The superintendent presented the district's 2025 financial results, saying the district earned $7,120,874.64 in revenue but finished the year with a $377,084.34 deficit. He attributed the gap chiefly to a long‑term decline in student enrollment and reduced property‑tax revenue tied to recent tax relief legislation the presentation referenced as "Senate Bill 1." The superintendent told the board the district must manage spending now to avoid larger cuts later.

The presentation divided the budget into four "buckets": education, operations, debt service and the referendum fund. The superintendent said roughly 80% of the education fund pays salaries and benefits and noted state law permits a transfer of up to 15% from education to operations; the district transferred about 14.7% this year to cover noninstructional expenses such as transportation, utilities and administration.

The superintendent showed a decade‑long enrollment decline, from about 918 students to roughly 720 on the most recent count, and explained that lower per‑pupil state support directly reduces district revenue. He also presented education‑fund cash balances: $2,577,024 in 2024, $2,200,000 at year close, and a projected $1,878,000, and said those reserves provide short‑term stability but cannot substitute for recurring revenues.

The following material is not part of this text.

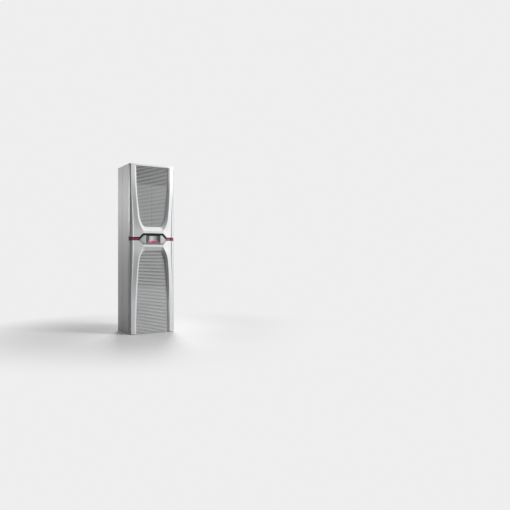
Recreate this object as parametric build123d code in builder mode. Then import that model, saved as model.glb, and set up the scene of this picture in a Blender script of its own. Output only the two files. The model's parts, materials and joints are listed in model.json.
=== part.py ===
# Enclosure air conditioner: a tall cooling unit for the wall of an electrical enclosure.
# Millimetres, +Z up, X across the front, the front faces -Y.
# The origin is the middle of the footprint, on the floor.
import math
import os

from build123d import *

os.makedirs("parts", exist_ok=True)

# Overall size
width = 450.0
depth = 393.0
height = 1600.0
waist_z = 896.5
floor_gap = 4.0
fit = 0.3

# Moulded covers, in plan: a chamfer at each side, then a slanted band up to the rim of the opening.
# The covers bow forward towards the waist.
cover_wall = 3.0
chamfer_in = 17.5
chamfer_deep = 21.0
reveal = 4.0
bow = 26.0
bow_end = 5.0
bow_reach = 600.0

# A lens-shaped facet runs down each edge of the covers, widest at the waist
facet_in = 15.0
facet_rise = 9.0
facet_reach = 500.0
facet_least = 0.04
step_in = 7.5
step_drop = 6.0

# Shares of the wall by which the hollow's plan moves in, sideways and back, at two of its corners
wall_at_edge = (0.7, 0.6)
wall_at_crest = (0.5, 0.9)

# Half-width of the flat front at distances from the waist; it stays just inside the rim
front_flat = [(0, 100), (76, 100), (90, 101), (104, 109), (124, 119), (144, 130), (174, 139), (214, 145),
              (254, 149), (294, 153), (334, 156), (414, 161), (494, 166), (574, 168), (900, 168)]
section_steps = [13.5, 53, 76, 90, 104, 124, 144, 174, 214, 254, 294, 334, 374, 414, 454, 494, 534, 574, 602]

# Curved openings: inner x and distance from the waist at the grille, then the same for the rim in front.
# The bend next to the waist keeps its size, and the rest is stretched to the cover's length.
upper_shape = [(72, 117.5, 90, 74.5), (86, 122.5, 101, 82.5), (95, 132.5, 112, 98.5),
               (103, 144.5, 126, 125.5), (114, 173.5, 143, 165.5), (124, 213.5, 150, 210.5),
               (129.5, 253.5, 154, 251.5), (134, 293.5, 158, 291.5), (139.5, 333.5, 161, 331.5),
               (145, 393.5, 165, 392.5), (150, 453.5, 169, 453.5), (154, 533.5, 172, 533.5),
               (156, 603.5, 173.5, 603.5), (157, 683.5, 174, 690.5)]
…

As cost‑management steps, the superintendent described using attrition and classroom consolidations to reduce staffing from 19 to 16 teachers during the year, saving an estimated $178,000 toward the shortfall. He said the district has also used referendum dollars for staff recruitment, transportation and safety, but warned pay increases funded from referendum money become part of ongoing salary schedules and would be difficult to sustain without continued voter approval.

Board members acknowledged the need to act on enrollment and praised the district's proactive approach. The superintendent emphasized legal limits on using cash balances for raises and the district's dependence on referendum revenue to negotiate new salary dollars. He said the district plans further adjustments to return to a positive balance by the end of 2026.

Next steps noted in the presentation included ongoing efforts to recruit and retain students, continued scrutiny of noninstructional costs (notably utilities), and public communication about district strengths to bolster community support ahead of future referendum windows.